Open Access Humanitarian scholarship
Time to first decision
Volume: 1 Issue: 1
Year: 2025, Page: 12-22,
Received: Feb. 10, 2025 Accepted: March 21, 2025 Published: April 22, 2025
Haruki Murakami’s Kafka on the Shore presents a complex engagement with gender identity through the character of Oshima, a transgender man whose narrative unsettles established gender binaries. This paper investigates Oshima’s role as a discursive and social agent who negotiates identity within and against normative frameworks. Drawing upon contemporary gender theory and discourse analysis, the study focuses on Oshima’s self-narration, his dialogic interactions, and the socio-cultural contexts that inform his positioning. The analysis situates Murakami’s text within a broader transnational framework that accounts for intersecting discourses of gender in both Global North and Global South contexts. Oshima’s characterization challenges culturally inscribed binaries and contributes to a critique of essentialist identity models.

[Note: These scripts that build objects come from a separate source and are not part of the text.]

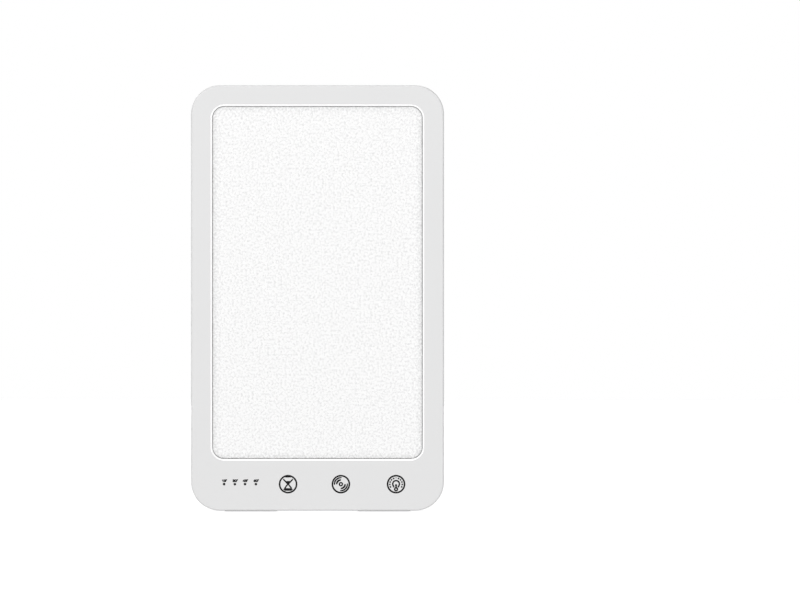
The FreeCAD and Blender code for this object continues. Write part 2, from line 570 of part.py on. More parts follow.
# a lower flange that closes the gap round the tab
flange = prism(rounded_poly([(-6.15, 12.15), (6.15, 12.15), (6.2, 22.5), (5.7, 24.62), (-5.7, 24.62), (-6.2, 22.5)],
                            [2.7, 2.7, 0.6, 0, 0, 0.6], 19.6), 1.7)
tab = fuse([tab, flange, cyl_x(1.2, -5.3, 5.3, LATCH_D, LATCH_Z), hook])
tab = cut(tab, [cyl_x(0.66, -8.0, 8.0, LATCH_D, LATCH_Z), box(-1.7, 1.7, 18.0, 21.6, 21.4, 25.0)])
parts["latch_tab"] = tab

# ---------------------------------------------------------------- write
os.makedirs("parts", exist_ok=True)
for name, shape in parts.items():
    if not shape.isValid():
        print("INVALID", name)
    if len(shape.Solids) == 0:
        print("NO SOLID", name)
    shape.exportStep("parts/%s.step" % name)
    print("%-22s solids %2d volume %10.2f" % (name, len(shape.Solids), shape.Volume))
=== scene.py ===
import bpy
import bmesh
import math
from mathutils import Vector, Matrix


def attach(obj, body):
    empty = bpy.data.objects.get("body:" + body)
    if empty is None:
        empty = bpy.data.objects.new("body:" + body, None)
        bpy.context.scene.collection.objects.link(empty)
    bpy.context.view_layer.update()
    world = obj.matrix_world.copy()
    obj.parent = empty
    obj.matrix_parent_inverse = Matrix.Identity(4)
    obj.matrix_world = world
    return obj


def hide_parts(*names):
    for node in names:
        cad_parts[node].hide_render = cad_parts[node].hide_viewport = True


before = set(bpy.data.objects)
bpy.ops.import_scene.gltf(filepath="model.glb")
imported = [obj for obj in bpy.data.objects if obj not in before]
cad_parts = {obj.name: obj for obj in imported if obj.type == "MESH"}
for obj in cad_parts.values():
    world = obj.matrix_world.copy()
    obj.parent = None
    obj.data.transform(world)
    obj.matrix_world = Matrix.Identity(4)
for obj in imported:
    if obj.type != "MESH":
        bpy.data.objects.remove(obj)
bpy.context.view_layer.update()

# ------------------------------------------------------------------ dimensions, in millimetres
# x is right, d is the depth counted from the front face, z is up, as in the part's source
DEPTH = 23.0
BASE = 0.4
HEIGHT = 256.0
HW = 76.0
CORNER = 17.4
WIN_HW, WIN_Z0, WIN_Z1, WIN_R = 63.15, 31.6, 243.4, 7.2
BACK = 18.0
FOOT = (7.7, 9.7, 11.8)
CREST_OUT = (18.0, 19.6, 24.4)
CREST_IN = (19.0, 20.6, 25.6)
FIELD = (46.5, 32.8, 227.8, 1.5)
HZ, HD = 141.75, 18.6
BARREL = 4.4
D_HW, D_TOP, D_RC, D_ZC = 21.15, 158.15, 4.85, 134.2
CTRL_Z = 16.5
LAMP_X = (-56.0, -49.5, -43.4, -36.9)
TOUCH_X = (-17.6, 14.1, 47.2)
MM = 0.001


def Y(d):
    return d - DEPTH / 2.0


def leg_hw(z):
    return 17.0 + 15.8 * (z - 7.0) / 129.0


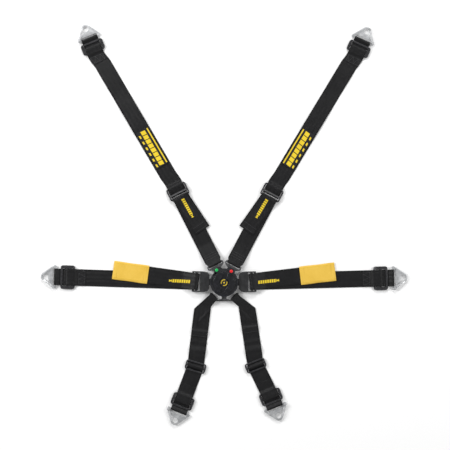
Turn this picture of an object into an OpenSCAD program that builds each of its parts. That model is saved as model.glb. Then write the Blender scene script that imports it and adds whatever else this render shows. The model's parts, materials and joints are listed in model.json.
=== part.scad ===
// Six-point racing harness laid out flat: a cam-lock buckle with five tongues, two shoulder
// straps, two lap straps and two crotch straps, each ending in a snap hook.
// The origin is on the buckle's axis at its back face. +Z is the front, +Y runs up between
// the shoulder straps. Every limb is modelled along its own +X and then placed.

/* [Webbing] */
// Width of the harness webbing
strap_w = 50; // [48:0.5:51]
// Thickness of one layer of webbing
web_t = 1.4; // [1.2:0.1:1.5]
// Width of the folded webbing where it loops on the crotch tongue
crotch_loop_w = 27; // [24:0.5:28]
// Width of the shoulder webbing inside its tongue
tongue_loop_w = 42; // [38:0.5:43]

/* [Buckle] */
// Outer radius of the buckle housing
housing_r = 42; // [42:0.5:44]
// Radius of the turn knob
knob_r = 34; // [30:0.5:34]
// Lift of the locking bolts
bolt_lift = 4; // [3.8:0.1:4]
// Turn of the knob between locked and released
knob_turn = 50; // [45:1:50]
// Radius of each locking bolt
bolt_r = 3.5; // [3:0.1:3.6]
// Width of the shoulder and crotch tongues inside the buckle
nose_w = 16; // [15:0.5:16.5]
// Width of the lap tongues inside the buckle
lap_nose_w = 20; // [18:0.5:21]

/* [Shoulder straps] */
// Distance from the buckle axis to the shoulder adjusters
adjuster_u = 300; // [260:1:340]
// Distance from a shoulder adjuster to its anchor slide
upper_len = 508; // [300:1:700]
// Length of the shoulder pull tails
tail_len = 119; // [100:1:150]
// Width of the shoulder adjusters
adjuster_w = 63; // [62:0.5:68]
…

The paper argues that Murakami constructs a narrative space in which gender is not a fixed category but a performative and contested construct. This literary representation functions as a critique of socio-normative conventions and opens up interpretive possibilities for understanding gender as fluid and relational. In doing so, Kafka on the Shore contributes to evolving literary and critical discourses that interrogate identity formations beyond traditional categorical boundaries.
Keywords: Gender, discourse, identity, transgender, hegemonic binaries, deconstruction.